After much sweat and toil to make good on this promise, the method delivers little meaning and less insight. Vint concludes that the classicals were rational (in a Lakatosian sense to be sure) to hold to the wages fund idea. Further, he argues that Mill was rational to give it up to the extent that he did, but that he was also rational to maintain it as theory (he did not abandon it in the final edition of the Principles). Finally, we are all supposed to be rational (from a neoclassical perspective) to consider the wages fund an "erroneous and false theory" [p. 249]. Unfortunately, on the path to these "conclusions," logic and common sense take a holiday.

Vint finds himself in numerous logical pickles as a consequence of his method. He argues [p. 177] that Mill "accepted" and expanded upon the arguments of W. T. Thornton - that alleged idiot savant on the theory of supply and demand - in order to abandon the wages fund.(1) He then argues that "Mill was, in fact, very reluctant to abandon the theory completely given the absence of a superior alternative and this is very much in line with a Lakatosian view." Unfortunately Vint's argument (using Lakatos) is irrefutable. What if Mill had not been "reluctant" to give the theory up? Would that have been out of line with "the" Lakatosian view? Conceptually it could have meant that Mill was defending the "hard core" from attack - an easy score for a Lakatosian view. Such birds, stuffed with legerdemain, will not fly.

Vint apparently does not understand the interface between classical microeconomics and macroeconomics vis-a-vis the wages fund despite the homage he pays to Frank Taussig's masterful analysis of the question [3]. In assuming a discontinuous production function (with fixed production coefficients) for the economy as a whole, the short-run fixity of the aggregate average wage rate is logically assured. Contrary to Vint's supposed "explosion" of this view, the transference of demands between capitalist consumables (luxuries) and goods consumed by the laboring class does not matter as to the logic of the fixity of the fund and, indeed, of all other parts of Gross Domestic Product. That conclusion is driven by the assumption of a point-input/point-output production function. As a logical macroeconomic proposition, the wages fund doctrine is made of far sterner stuff than Vint imagines. From a microeconomic perspective, Mill did not fully flesh out the applications of supply and demand to wages, but he did understand that unemployment would clearly result from real wage rates being temporarily above fully-anticipated and contractual equilibrium either for the economy or for particular markets. This conclusion has cogency even today and, to the best of my knowledge, there is no well-executed empirical evidence that refutes it. That "bargaining" takes place prior to contract (the point input) or that the real wage (either macroeconomic or in a particular market) is elastic over period analysis is quite irrelevant to the primary issue (fixity of the fund) and its primary policy conclusion (non-equilibrium wages create unemployment at points in time).

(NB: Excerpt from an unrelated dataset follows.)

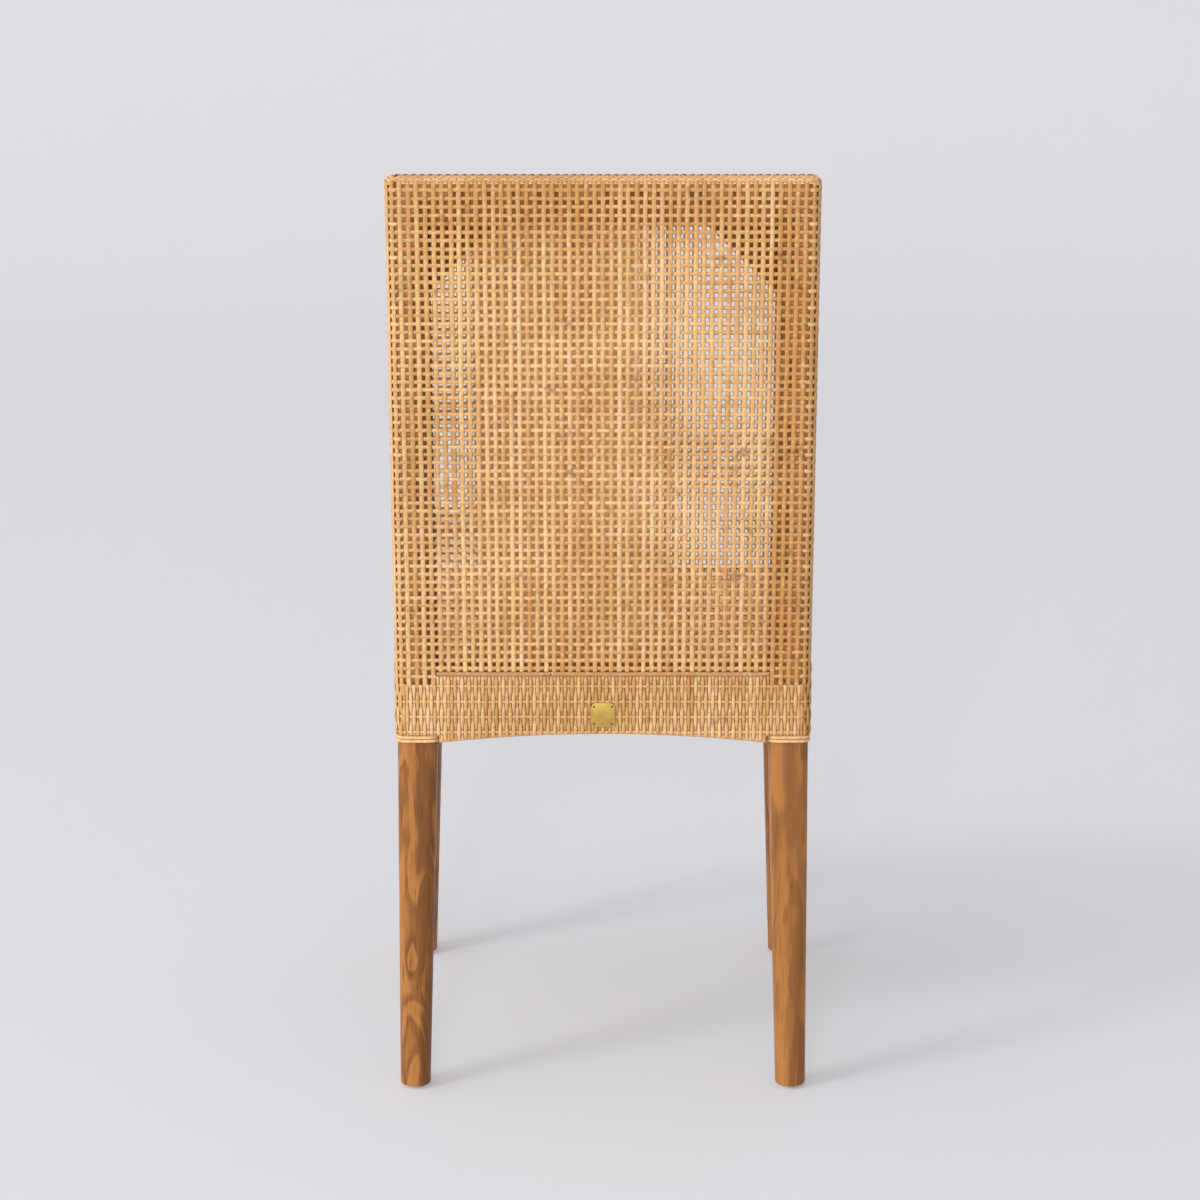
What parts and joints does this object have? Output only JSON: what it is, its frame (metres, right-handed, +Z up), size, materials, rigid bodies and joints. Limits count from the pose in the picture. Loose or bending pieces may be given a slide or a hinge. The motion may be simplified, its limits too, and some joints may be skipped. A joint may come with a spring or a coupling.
{
  "type": "dining chair",
  "caption": "High-back dining chair with tapered hardwood legs, its back, seat and aprons dressed in woven cane, and a small plain brass plate behind the seat.",
  "frame": {"origin": "centre of the footprint, on the floor", "axes": "+Z up; the sitter faces -Y; the sitter's left hand is on +X"},
  "size_m": [0.476, 0.5352, 1.032],
  "materials": {
    "teak": "oiled, satin, with a dark figured grain",
    "frame_wood": "plain sawn, matte",
    "cane": "flat-split cane, satin",
    "pale_cane": "flat-split cane, satin",
    "batten_cane": "split cane, satin",
    "brass": "aged, satin, bare",
    "steel": "zinc plated",
    "plastic": "matte"
  },
  "bodies": {
    "root": {"rear_leg_left": "teak", "rear_leg_right": "teak", "front_leg_left": "teak", "front_leg_right": "teak", "top_rail": "frame_wood", "gusset_left": "frame_wood", "gusset_right": "frame_wood", "gusset_left_dowel_side": "frame_wood", "gusset_left_dowel_top": "frame_wood", "gusset_right_dowel_side": "frame_wood", "gusset_right_dowel_top": "frame_wood", "rear_rail": "frame_wood", "front_rail": "frame_wood", "side_rail_left": "frame_wood", "side_rail_right": "frame_wood", "seat_slat_1": "frame_wood", "seat_slat_2": "frame_wood", "seat_slat_3": "frame_wood", "corner_block_front_left": "frame_wood", "corner_block_front_right": "frame_wood", "corner_block_rear_left": "frame_wood", "corner_block_rear_right": "frame_wood", "cane_back_rear": "cane", "cane_back_front": "cane", "cane_side_band_left": "cane", "cane_side_band_right": "cane", "cane_seat": "cane", "cane_apron_front": "cane", "cane_apron_rear": "cane", "cane_apron_left": "cane", "cane_apron_right": "cane", "top_braid": "pale_cane", "corner_strand_rear_left": "pale_cane", "corner_strand_rear_right": "pale_cane", "corner_strand_front_left": "pale_cane", "corner_strand_front_right": "pale_cane", "corner_strand_seat_left": "pale_cane", "corner_strand_seat_right": "pale_cane", "leg_collar_rear_left": "pale_cane", "leg_collar_rear_right": "pale_cane", "leg_collar_front_left": "pale_cane", "leg_collar_front_right": "pale_cane", "batten_left": "batten_cane", "batten_right": "batten_cane", "brass_plate": "brass", "brass_plate_pin_1": "brass", "brass_plate_pin_2": "brass", "brass_plate_pin_3": "brass", "brass_plate_pin_4": "brass", "batten_pin": "steel", "corner_block_front_left_bolt": "steel", "corner_block_front_right_bolt": "steel", "corner_block_rear_left_bolt": "steel", "corner_block_rear_right_bolt": "steel", "glide_front_left": "plastic", "glide_front_right": "plastic", "glide_rear_left": "plastic", "glide_rear_right": "plastic"}
  },
  "joints": []
}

In the recantation Mill was as confused between real and money versions of the fund as he was imbued with the "socialist mentality" of addressing society's ills. He might not have been led to this position had he not, as Marshall noted, put the cart (the wages fund discussion) before the horse (the theory of markets) in the Principles. Marshall was one neoclassical who did not believe (contrary to Vint) that the wages fund was "false" when correctly stated as either a macroeconomic or microeconomic proposition. In fact, Marshall hit pay dirt in his keen analysis of the wages fund and Mill's recantation of it in Appendix J of the Principles [2, 822-29]. As he emphasized, a large part of Mill's problem in the "recantation" was that he did not make clear whether statements referred "to immediate or ultimate effects" [or] "to short or long periods" [2, 825]. Marshall also appreciated, as Vint does not, that the wages fund doctrine, when analyzed as a part of classical economics, was only another way of asserting Say's Law. In short, to maintain that the doctrine was somehow "rejected" as false in Lakatosian or any other terms is nonsense. Contrary to Vint, the macroeconomic transmission mechanisms involving labor, capital and production are very much retained in modern macroeconomic theory. Marginal productivity theory, as clarified in Marshall's account, now adds the essential supports to Mill's theory of particular markets.

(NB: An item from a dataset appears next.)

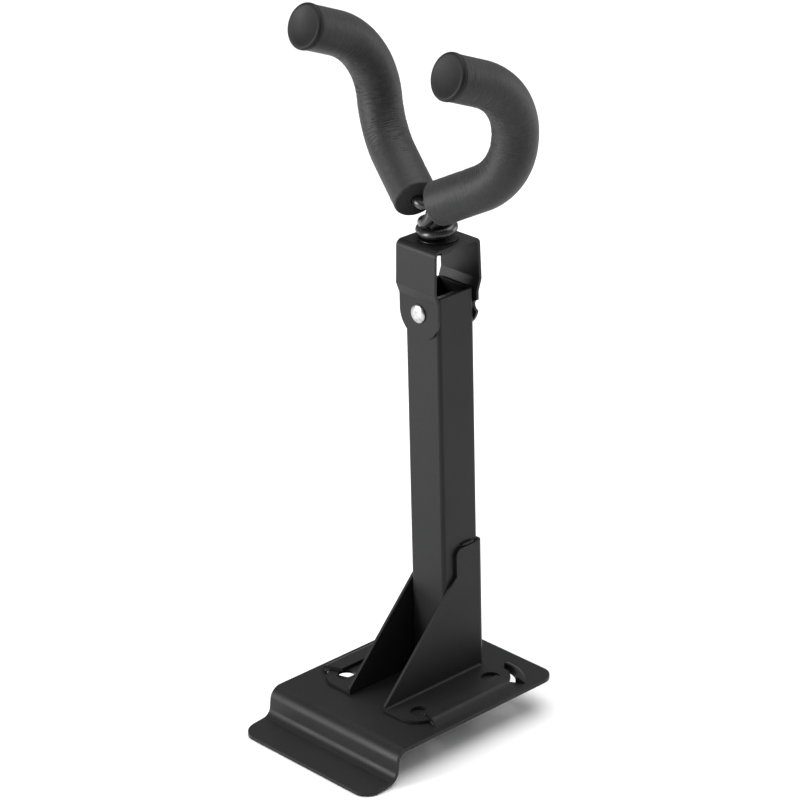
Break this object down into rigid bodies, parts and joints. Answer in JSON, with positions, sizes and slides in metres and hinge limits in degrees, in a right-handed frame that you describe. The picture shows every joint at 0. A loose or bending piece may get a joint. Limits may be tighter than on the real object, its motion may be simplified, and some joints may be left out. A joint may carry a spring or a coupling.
{
  "type": "slat wall cradle hanger",
  "caption": "Slat-wall hanger: hooked plate, square arm on a sliding folded bracket, folding head and a swivelling yoke with foam-padded arms.",
  "frame": {"origin": "on the plate's wall face, under the arm's axis", "axes": "+Z out of the wall along the arm, -Y towards the hooked lip, which points up when the hanger is on a wall, +X to the right arm of the yoke"},
  "size_m": [0.1352, 0.1375, 0.3797],
  "materials": {
    "black_powder_coat": "satin powder coat",
    "black_rod_coat": "satin powder coat, slightly smoother",
    "painted_weld": "satin powder coat over a rippled bead",
    "bright_zinc": "bright zinc",
    "black_zinc": "dark zinc",
    "foam_black": "matte closed-cell foam",
    "vinyl_black": "matte moulded cap"
  },
  "bodies": {
    "plate": {"wall_plate": "black_powder_coat"},
    "arm": {"arm_bracket": "black_powder_coat", "arm_tube": "black_powder_coat", "hinge_spacer": "bright_zinc", "weld_bead_right": "painted_weld", "weld_bead_left": "painted_weld", "weld_bead_rear": "painted_weld"},
    "head": {"head_cap": "black_powder_coat", "hinge_rivet": "bright_zinc", "swivel_bolt": "black_zinc", "nut_washer": "black_zinc", "coil_washer": "black_zinc", "swivel_nut": "black_zinc"},
    "yoke": {"yoke_rod": "black_rod_coat", "pad_right": "foam_black", "pad_left": "foam_black", "tip_cap_right": "vinyl_black", "tip_cap_left": "vinyl_black"}
  },
  "joints": [
    {"name": "bracket_slide", "type": "slide", "parent": "plate", "child": "arm", "axis": [0, -1, 0], "range_m": [0, 0.04]},
    {"name": "head_hinge", "type": "hinge", "parent": "arm", "child": "head", "pos_m": [0, 0, 0.2085], "axis": [0, 1, 0], "range_deg": [-90, 90]},
    {"name": "yoke_swivel", "type": "hinge", "parent": "head", "child": "yoke", "pos_m": [0, 0, 0.2491], "axis": [0, 0, 1], "continuous": true}
  ]
}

A book which presents a reasonable contrast in interpretations of the wages fund is surely needed, but this book does not fill the bill. There are glaring omissions of important material essential to a well-rounded picture. The so-called "gap" of the middle period of writings on the fund that Vint thinks he's filled was substantially covered in omitted references [e.g., 1]. Mark Blaug suggests in his introduction to this book [p. x] that this work might improve our understanding of the "peculiar strengths" and "peculiar weaknesses" of the Lakatosian approach. I suggest that such attempts amplify the reasons why such jejune frameworks applied to the history of economic doctrines should be abandoned altogether.

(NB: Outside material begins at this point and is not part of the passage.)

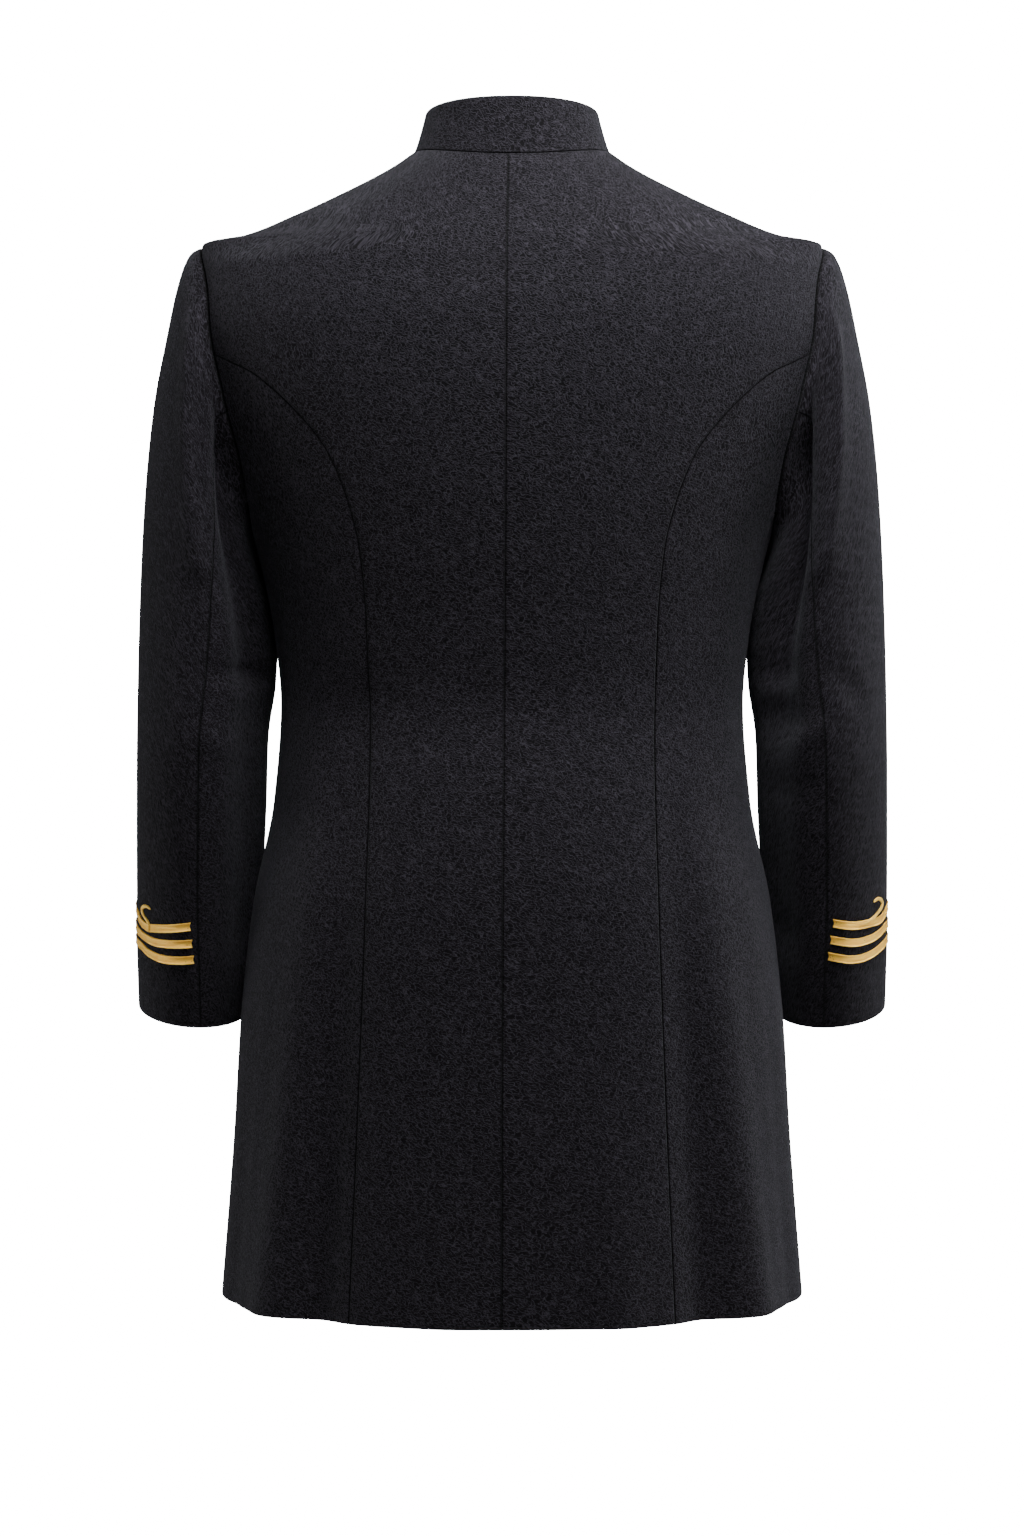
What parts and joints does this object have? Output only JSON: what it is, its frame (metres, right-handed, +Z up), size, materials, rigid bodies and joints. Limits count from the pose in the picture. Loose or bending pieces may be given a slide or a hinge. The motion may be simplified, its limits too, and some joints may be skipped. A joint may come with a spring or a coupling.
{
  "type": "coat",
  "caption": "Stand-collar wool overcoat, filled out and empty, with braided cuffs, buttoned front and two-piece sleeves.",
  "frame": {"origin": "at the nape, on the middle of the neck opening, where a wearer's or a stand's neck carries the coat", "axes": "+Z up, +Y out of the coat's back, +X to the wearer's left"},
  "size_m": [0.5844, 0.3134, 0.8984],
  "materials": {
    "wool": "brushed heavy wool",
    "gold_braid": "woven metal-thread braid",
    "button": "semi-gloss"
  },
  "bodies": {
    "root": {"back_left": "wool", "back_right": "wool", "side_left": "wool", "side_right": "wool", "front_left": "wool", "front_right": "wool", "top_sleeve_left": "wool", "top_sleeve_right": "wool", "under_sleeve_left": "wool", "under_sleeve_right": "wool", "collar": "wool", "band_left_low": "gold_braid", "band_left_middle": "gold_braid", "band_left_top": "gold_braid", "band_right_low": "gold_braid", "band_right_middle": "gold_braid", "band_right_top": "gold_braid", "curl_left": "gold_braid", "curl_right": "gold_braid", "button_1": "button", "button_2": "button", "button_3": "button", "button_4": "button", "button_5": "button", "button_6": "button"}
  },
  "joints": []
}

Robert B. Ekelund, Jr. Auburn University

1. Here Vint chides those who would use neoclassical theory to try to interpret the likes of Thornton on supply and demand (Thornton used preposterous and serpentine logic in an attempt to refute the "laws"). But how are we to interpret anything - in historiographically relative terms? Vint himself uses a so-called modern "theory" of doctrinal change to explain the historical apogee of the wages fund theory. His theory is, unfortunately, of such elasticity that conclusions drawn therefrom are meaningless.

References

1. Breit, W., "Some Neglected Early Critics of the Wages Fund Theory," Southwestern Social Science Quarterly 48, 1967, 53-60.

2. Marshall, A. Principles of Economics. 8th edition. London: Macmillan, 1920.

3. Taussig, F. Wages and Capital. London: Macmillan, 1896.